Frequently asked questions

What is the moment of inertia?
In structural design it refers to the area moment of inertia (second moment of area) — the geometric property that quantifies a cross-section's resistance to bending about a given axis. Units are length⁴ (in⁴ or mm⁴). It is NOT mass moment of inertia (kg·m²), which applies to rotating bodies.
What is the difference between Iₓ and I_y?
Iₓ is the moment of inertia about the horizontal (x) centroidal axis — used for bending in the vertical plane. I_y is about the vertical (y) axis. For typical beam orientations, Iₓ is the "strong axis" and is larger. I-beams have Iₓ that is 5-20× larger than I_y, which is why they are installed with the web vertical.
What is the moment of inertia of a 2×8?
A nominal 2×8 measures 1.5″ × 7.25″ actual. Iₓ (about strong axis, on edge) = (1.5 × 7.25³) / 12 = 47.63 in⁴. I_y (on the flat) = (7.25 × 1.5³) / 12 = 2.04 in⁴. The on-edge orientation is 23× stiffer.
How does moment of inertia affect deflection?
Beam deflection is inversely proportional to I: δ = (5·w·L⁴) / (384·E·I) for a uniformly loaded simply-supported beam. Doubling I halves the deflection. This is why we use deep, thin sections for floor joists — they put material far from the neutral axis to maximise I.
What is the section modulus?
Section modulus S = I / c where c is the distance from the centroid to the extreme fiber. Maximum bending stress is σ = M / S, so S is the property you compare directly against the allowable bending stress F_b in a code check. Units are length³ (in³ or mm³).

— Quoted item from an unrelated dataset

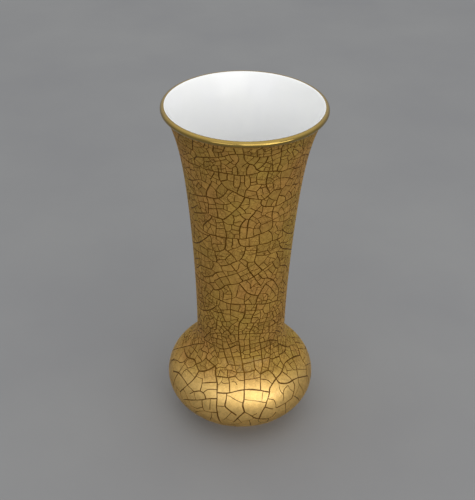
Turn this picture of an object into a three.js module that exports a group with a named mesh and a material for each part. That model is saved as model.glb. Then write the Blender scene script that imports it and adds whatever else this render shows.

What is the parallel axis theorem?
For an axis parallel to the centroidal axis at distance d, the moment of inertia is I_axis = I_centroidal + A·d². This is essential for composite shapes — split into simple sub-shapes, compute I about each sub-shape's centroid, then translate to the composite centroid using the theorem.
How do I find the moment of inertia of a W-beam?
Look it up in the AISC Steel Construction Manual — Iₓ, I_y, Sₓ, S_y, rₓ and r_y are tabulated for every standard W-shape. Our calculator includes 15 common W4 through W24 sections from the 15th edition.